WORK TO COMPLETE: How many of the lines here include "object"? Answer with a single number.

DATA FOR THIS TASK:
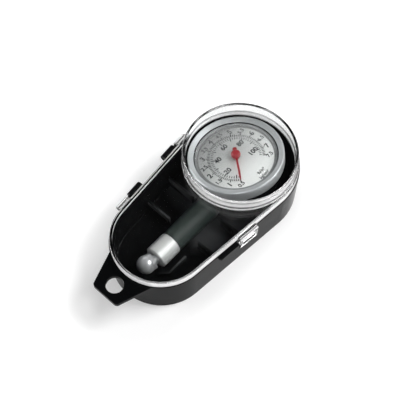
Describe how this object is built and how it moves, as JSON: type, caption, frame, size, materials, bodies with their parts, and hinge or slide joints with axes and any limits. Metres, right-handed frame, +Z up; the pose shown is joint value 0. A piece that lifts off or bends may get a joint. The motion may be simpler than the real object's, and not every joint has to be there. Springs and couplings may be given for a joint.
{
  "type": "tyre pressure gauge",
  "caption": "Dial tyre pressure gauge with a round head, a straight barrel and a ball chuck, lying in a hinged black case with a clear lid and a hanging tab.",
  "frame": {"origin": "on the underside of the case, below the middle of the round window", "axes": "+Z up, +Y along the case towards the dial, +X towards the latch side"},
  "size_m": [0.0664, 0.1308, 0.0356],
  "materials": {
    "black_plastic": "moulded, semi-gloss",
    "clear_plastic": "clear, polished",
    "crystal_plastic": "clear, polished",
    "dark_plastic": "moulded",
    "grey_plastic": "moulded",
    "satin_silver": "satin",
    "dial_metal": "satin, printed scales",
    "red_paint": "painted",
    "dark_metal": "dark coat, semi-gloss",
    "satin_metal": "satin, turned",
    "chrome": "polished",
    "steel": "plain",
    "brass": "plain",
    "rubber": "plain"
  },
  "bodies": {
    "case": {"case_base": "black_plastic"},
    "lid": {"case_lid": "clear_plastic"},
    "gauge": {"gauge_shell": "dark_plastic", "bezel_ring": "satin_silver", "dial_crystal": "crystal_plastic", "dial_spacer": "grey_plastic", "dial_plate": "dial_metal", "movement_plate": "brass", "movement_bridge": "brass", "rack_guide": "brass", "lower_bush": "brass", "upper_bush": "brass", "range_spring": "steel", "spring_seat": "brass", "barrel": "dark_metal", "collar": "satin_metal", "collar_gasket": "rubber", "chuck_ball": "chrome", "chuck_washer": "rubber", "depressor_pin": "brass", "pillar_1": "brass", "pillar_2": "brass", "pillar_3": "brass", "pillar_4": "brass", "bridge_screw_1": "steel", "bridge_screw_2": "steel", "bridge_screw_3": "steel", "bridge_screw_4": "steel"},
    "piston": {"piston": "brass", "piston_seal": "rubber", "rack": "steel"},
    "needle": {"needle": "red_paint", "needle_arbor": "steel", "pinion": "brass"}
  },
  "joints": [
    {"name": "lid_hinge", "type": "hinge", "parent": "case", "child": "lid", "pos_m": [-0.03346, -0.00311, 0.0214], "axis": [0.0926, -0.9957, 0], "range_deg": [0, 180]},
    {"name": "gauge_roll", "type": "hinge", "parent": "case", "child": "gauge", "pos_m": [0.0004, 0, 0.009], "axis": [0, 1, 0], "range_deg": [0, 16]},
    {"name": "piston_slide", "type": "slide", "parent": "gauge", "child": "piston", "axis": [0, 1, 0], "range_m": [0, 0.0106], "stiffness_N_per_m": 4300, "springref_m": -0.00076, "deforming": ["range_spring"]},
    {"name": "needle_spin", "type": "hinge", "parent": "gauge", "child": "needle", "pos_m": [0.0004, 0, 0.009], "axis": [0.1685, 0, -0.9857], "range_deg": [0, 276]}
  ],
  "couplings": [
    {"joint": "needle_spin", "follows": "piston_slide", "rad_per_m": 454.55}
  ]
}
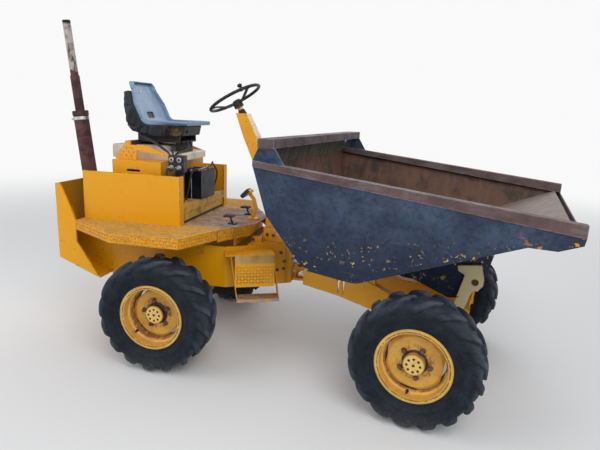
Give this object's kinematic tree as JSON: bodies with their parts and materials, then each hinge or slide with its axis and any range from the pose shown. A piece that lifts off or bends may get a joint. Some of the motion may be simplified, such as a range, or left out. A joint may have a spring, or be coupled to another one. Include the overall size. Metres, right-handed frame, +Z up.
{
  "type": "articulated front-tipping site dumper",
  "caption": "Articulated site dumper with a forward-tipping skip on the front half, and deck, engine cover, seat and exhaust on the rear half.",
  "frame": {"origin": "on the ground, under the centre of the machine's outer box as it parks", "axes": "+X forward along the rear half, +Y to the machine's left, +Z up"},
  "size_m": [3.5406, 1.8834, 2.2313],
  "materials": {
    "yellow_paint": "worn yellow paint with rust",
    "skip_outside": "mottled blue-black paint with chips",
    "rust": "bare rusty steel",
    "tyre": "worn rubber",
    "wheel_paint": "worn yellow paint, rusty in the folds",
    "steel": "greasy steel",
    "engine": "oily grey",
    "tank": "faded cream",
    "exhaust": "rusty, paler above",
    "battery": "black case",
    "seat_grey": "blue-grey moulding",
    "seat_black": "black, torn",
    "black": "matt black"
  },
  "bodies": {
    "rear_half": {"battery": "battery", "battery_shelf": "yellow_paint", "brake_pedal": "yellow_paint", "deck_left": "yellow_paint", "deck_right": "yellow_paint", "engine_block": "engine", "engine_cover": "yellow_paint", "exhaust": "exhaust", "foot_pedals": "black", "footplate": "yellow_paint", "fuel_tank": "tank", "pivot_pin": "steel", "rear_axle": "yellow_paint", "rear_chassis": "yellow_paint", "rear_guard": "yellow_paint", "seat_frame": "yellow_paint", "seat_pan": "seat_grey", "seat_shell": "seat_black", "side_panel_left": "yellow_paint", "side_panel_right": "yellow_paint", "steering_column": "yellow_paint", "step_left": "yellow_paint", "step_right": "yellow_paint", "tow_bracket": "yellow_paint", "valve_block": "steel"},
    "steering_wheel_body": {"steering_wheel": "black"},
    "steer_barrel": {"steer_ram_barrel": "yellow_paint"},
    "steer_rod": {"steer_ram_rod": "steel"},
    "rear_right_wheel": {"tyre_rear_right": "tyre", "wheel_rear_right": "wheel_paint"},
    "rear_left_wheel": {"tyre_rear_left": "tyre", "wheel_rear_left": "wheel_paint"},
    "front_half": {"front_axle": "yellow_paint", "front_chassis": "yellow_paint", "skip_posts": "yellow_paint"},
    "skip": {"skip_headboard": "rust", "skip_nose": "skip_outside", "skip_rims": "rust", "skip_tub": "skip_outside", "skip_underframe": "skip_outside"},
    "tip_barrel": {"tip_ram_barrel": "yellow_paint"},
    "tip_rod": {"tip_ram_rod": "steel"},
    "front_right_wheel": {"tyre_front_right": "tyre", "wheel_front_right": "wheel_paint"},
    "front_left_wheel": {"tyre_front_left": "tyre", "wheel_front_left": "wheel_paint"}
  },
  "joints": [
    {"name": "steer", "type": "hinge", "parent": "rear_half", "child": "front_half", "pos_m": [-0.01033, 0.14134, 0.53626], "axis": [0, 0, 1], "range_deg": [-25, 45]},
    {"name": "skip_tip", "type": "hinge", "parent": "front_half", "child": "skip", "pos_m": [1.17637, -0.0679, 0.75326], "axis": [0.1736, 0.9848, 0], "range_deg": [0, 75]},
    {"name": "tip_ram_swing", "type": "hinge", "parent": "front_half", "child": "tip_barrel", "pos_m": [0.24868, 0.09567, 0.54426], "axis": [0.1736, 0.9848, 0], "range_deg": [-13.17, 1]},
    {"name": "tip_ram_extend", "type": "slide", "parent": "tip_barrel", "child": "tip_rod", "axis": [0.9343, -0.1647, 0.3162], "range_m": [0, 0.262]},
    {"name": "steer_ram_swing", "type": "hinge", "parent": "rear_half", "child": "steer_barrel", "pos_m": [-0.44033, 0.37134, 0.44926], "axis": [0, 0, 1], "range_deg": [-2.97, 4.55]},
    {"name": "steer_ram_extend", "type": "slide", "parent": "steer_barrel", "child": "steer_rod", "axis": [0.9888, -0.1495, 0], "range_m": [-0.139, 0.079]},
    {"name": "steering_wheel_turn", "type": "hinge", "parent": "rear_half", "child": "steering_wheel_body", "pos_m": [-0.55032, 0.14134, 1.75626], "axis": [-0.5, 0, 0.866], "continuous": true},
    {"name": "rear_right_wheel_spin", "type": "hinge", "parent": "rear_half", "child": "rear_right_wheel", "pos_m": [-0.81932, -0.52465, 0.37826], "axis": [0, 1, 0], "continuous": true},
    {"name": "rear_left_wheel_spin", "type": "hinge", "parent": "rear_half", "child": "rear_left_wheel", "pos_m": [-0.81932, 0.80734, 0.37826], "axis": [0, 1, 0], "continuous": true},
    {"name": "front_right_wheel_spin", "type": "hinge", "parent": "front_half", "child": "front_right_wheel", "pos_m": [0.82239, -0.68176, 0.37826], "axis": [0.1736, 0.9848, 0], "continuous": true},
    {"name": "front_left_wheel_spin", "type": "hinge", "parent": "front_half", "child": "front_left_wheel", "pos_m": [1.05369, 0.63, 0.37826], "axis": [0.1736, 0.9848, 0], "continuous": true}
  ],
  "couplings": [
    {"joint": "tip_ram_swing", "follows": "skip_tip", "ratio": -0.1623},
    {"joint": "tip_ram_extend", "follows": "skip_tip", "m_per_rad": 0.1969},
    {"joint": "steer_ram_swing", "follows": "steer", "ratio": 0.0789},
    {"joint": "steer_ram_extend", "follows": "steer", "m_per_rad": -0.1716}
  ]
}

ANSWER: 2